Antibalas

前作『Who is This America?』は聴いたけれど、前評判どおり「Fela Kutiだな」と思っただけで、特に繰返し聴くような事をしなかった。新作『Security』も輸入盤が店頭に並んだ頃には手にしていたけれど、最近まで耳にしていなくて、危うく購入した事すら忘れるところだった。

全体的にはこれもアフロビートだと言えると思う。そして、Antibalas自身がFelaのコピーである事を目的としているので、Felaに似ているか否かという部分も注目なのだけど、そういう意味では、やはり似て異なるもので、Felaは楽曲が10分を超えるものが多いけれど、Antibalasは短いものが多いせいか、グルーヴという点においてFelaに及んでいないと思う。歌声のコール&レスポンスという点もFelaの作ったもののそれとは違い、コール&レスポンスがあったかどうかも印象に残らない。別にこれは否定的に言っているのではなく、そういう違いは感じるというだけの話。

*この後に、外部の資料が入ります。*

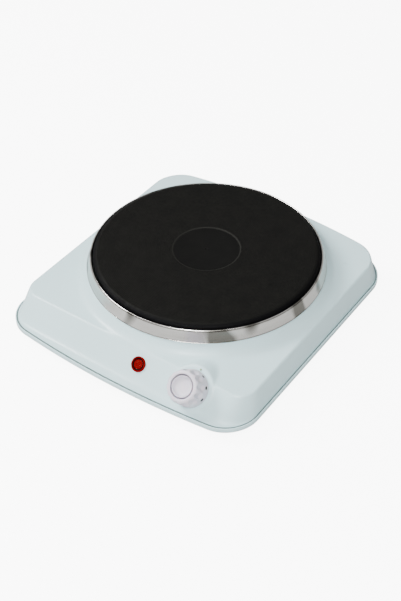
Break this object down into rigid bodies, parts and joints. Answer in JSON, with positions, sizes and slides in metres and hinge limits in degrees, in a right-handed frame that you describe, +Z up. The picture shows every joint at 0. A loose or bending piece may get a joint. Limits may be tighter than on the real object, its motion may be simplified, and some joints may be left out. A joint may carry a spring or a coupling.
{
  "type": "hot plate burner",
  "caption": "Free-standing electric hot plate: enamelled steel housing, round cast iron plate in a steel spill ring, front control knob and pilot lamp.",
  "frame": {"origin": "centre of the footprint, on the surface that the feet stand on", "axes": "+Z up, -Y towards the front panel with the knob, +X to the right"},
  "size_m": [0.23, 0.249, 0.0535],
  "materials": {
    "enamel": "gloss enamel",
    "cast_iron": "black, fine turned rings",
    "stainless": "polished",
    "zinc_steel": "zinc plated",
    "brass": "bare brass",
    "rubber": "matte",
    "knob_white": "satin moulded",
    "ceramic": "unglazed ceramic",
    "magnesia": "packed powder",
    "fibre": "glass fibre rope",
    "lamp_red": "dark red, translucent",
    "lens_red": "bright red, translucent",
    "neon_glass": "clear",
    "lead_brown": "silicone sleeve",
    "lead_blue": "silicone sleeve",
    "lead_earth": "silicone sleeve",
    "dark_plastic": "moulded"
  },
  "bodies": {
    "base": {"housing": "enamel", "base_plate": "zinc_steel", "hotplate": "cast_iron", "spill_ring": "stainless", "ring_seal": "fibre", "heating_coil_inner": "zinc_steel", "heating_coil_outer": "zinc_steel", "magnesia_inner": "magnesia", "magnesia_outer": "magnesia", "under_cover": "zinc_steel", "plate_terminal_block": "ceramic", "overheat_cutout": "zinc_steel", "clamp_bridge": "zinc_steel", "heat_shield": "zinc_steel", "centre_stud": "zinc_steel", "stud_washer": "zinc_steel", "stud_nut": "zinc_steel", "thermostat_bracket": "zinc_steel", "spindle_bush": "brass", "ceramic_stack": "ceramic", "bimetal_blade": "zinc_steel", "switched_terminal": "brass", "live_terminal": "brass", "lamp_bezel": "lamp_red", "lamp_lens": "lens_red", "neon_tube": "neon_glass", "lamp_nut": "zinc_steel", "cord_gland": "dark_plastic", "gland_nut": "dark_plastic", "mains_terminal_block": "ceramic", "earth_tag": "brass", "earth_screw": "zinc_steel", "live_lead": "lead_brown", "switched_lead": "lead_brown", "neutral_lead": "lead_blue", "earth_lead": "lead_earth", "lamp_lead_live": "lead_brown", "lamp_lead_neutral": "lead_blue", "foot_1": "rubber", "foot_screw_1": "zinc_steel", "terminal_pin_1": "brass", "foot_2": "rubber", "foot_screw_2": "zinc_steel", "terminal_pin_2": "brass", "foot_3": "rubber", "foot_screw_3": "zinc_steel", "terminal_pin_3": "brass", "foot_4": "rubber", "foot_screw_4": "zinc_steel", "terminal_pin_4": "brass", "bracket_screw_1": "zinc_steel", "clamp_screw_1": "brass", "bracket_screw_2": "zinc_steel", "clamp_screw_2": "brass"},
    "knob_and_spindle": {"knob": "knob_white", "knob_cap": "knob_white", "knob_spring_clip": "zinc_steel", "spindle": "zinc_steel"},
    "pusher": {"thermostat_pusher": "ceramic"},
    "arm": {"contact_arm": "brass"}
  },
  "joints": [
    {"name": "knob_turn", "type": "hinge", "parent": "base", "child": "knob_and_spindle", "pos_m": [0.0641, -0.10381, 0.02433], "axis": [0, -0.6947, 0.7193], "range_deg": [-270, 0]},
    {"name": "pusher_travel", "type": "slide", "parent": "base", "child": "pusher", "axis": [0, -0.6947, 0.7193], "range_m": [-0.00065, 0]},
    {"name": "contact_arm_flex", "type": "hinge", "parent": "base", "child": "arm", "pos_m": [0.0641, -0.09027, 0.02239], "axis": [1, 0, 0], "range_deg": [0, 5]}
  ],
  "couplings": [
    {"joint": "pusher_travel", "follows": "knob_turn", "m_per_rad": 0.0001273},
    {"joint": "contact_arm_flex", "follows": "knob_turn", "ratio": -0.015158}
  ]
}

楽曲的に言えば、1曲目の「Beaten Metal」にはプログレッシヴな感じがあり、ホーン・セクションの鳴りはクラのオケを思い出せるし、なんとなくだけど、Battlesっぽい感じでもある。続く「Filibuster X」は如何にもアフロビートだけど、サックスのソロが乗り一発なFelaに比べて聴き応えがあり、音楽的には面白い。「Sanctuary」はまるでレゲエでも始まるかと思わせるギターのカッティングが印象的。これは個人的にはアフロビートというイメージではない。「Hilo」はジャジーなアフロビートといった趣。「War Hero」も如何にもアフロビートだけど、楽曲が短いのがもったいない。「I.C.E.」もレゲエを思わせるベースラインが中盤まで続くけれど、転換があり、これもプログレな印象。終曲「Age」は、かなりゆっくりめのテンポ。微妙なグルーヴだけど、腰にくる感じはヒップホップ好きに受け入れられそう。









Antibalas 『Security』




Fela Kutiというと、やはり闘うミュージシャンというイメージが強い。それについて知らない人はWikipediaでも参照して欲しいのだけど、Victor JaraやFelaのような人には、やはり敬意というものを抱いてしまう。最近特にそう思うことが多くなった。それというのも、例えば音楽を聴く行為に意味は無いとか、ただの趣味なのだからそこから何かを得る事もつもりもないというようなことを見たり耳にしたりする事が増えたからで、その考え自体はその人のものなのでいいのだけど、そういうものを目にするたび、オレは少なくてもそうじゃないと再認識している。オレが中学なガキの頃、Band Aidの「Do They Know it's Christmas」やUSA for Africaの「We are the World」等を聴いて、素直にその行為に感動したりしたし、さらにAUAAの「Sun City」は、内容的にも音楽的にも面子的にも前者らを軽く凌ぐ内容で(半端ない面子 / マジで半端ない面子)、ここで具体的にアパルトヘイトというこのを知り、それを嫌悪するという感情を持った。もちろんその後もいろんな音楽から得るものがあったと思うし、多分今後もあると思う。オレはそういう風だから、自分と違う考えのものを多く見ると「ふうん」と思ってしまうのだけど、もう大分前の尾崎豊の時とか今のZardの件とか、そこで悲しんでいる人たちというのは、少なくてもオレの様にその音楽から何かを得たという気持ちがあるのだろう、と、思う。そういう人達とオレの趣向は違っていても、音楽を聴くという行為に斜めに思える姿勢のヤツや、妙にオゲージュツな方向に持って行きたがる輩なんかより、同じ目線で音楽に触れていると思う。というか、そっち側にいたいと思う今日この頃。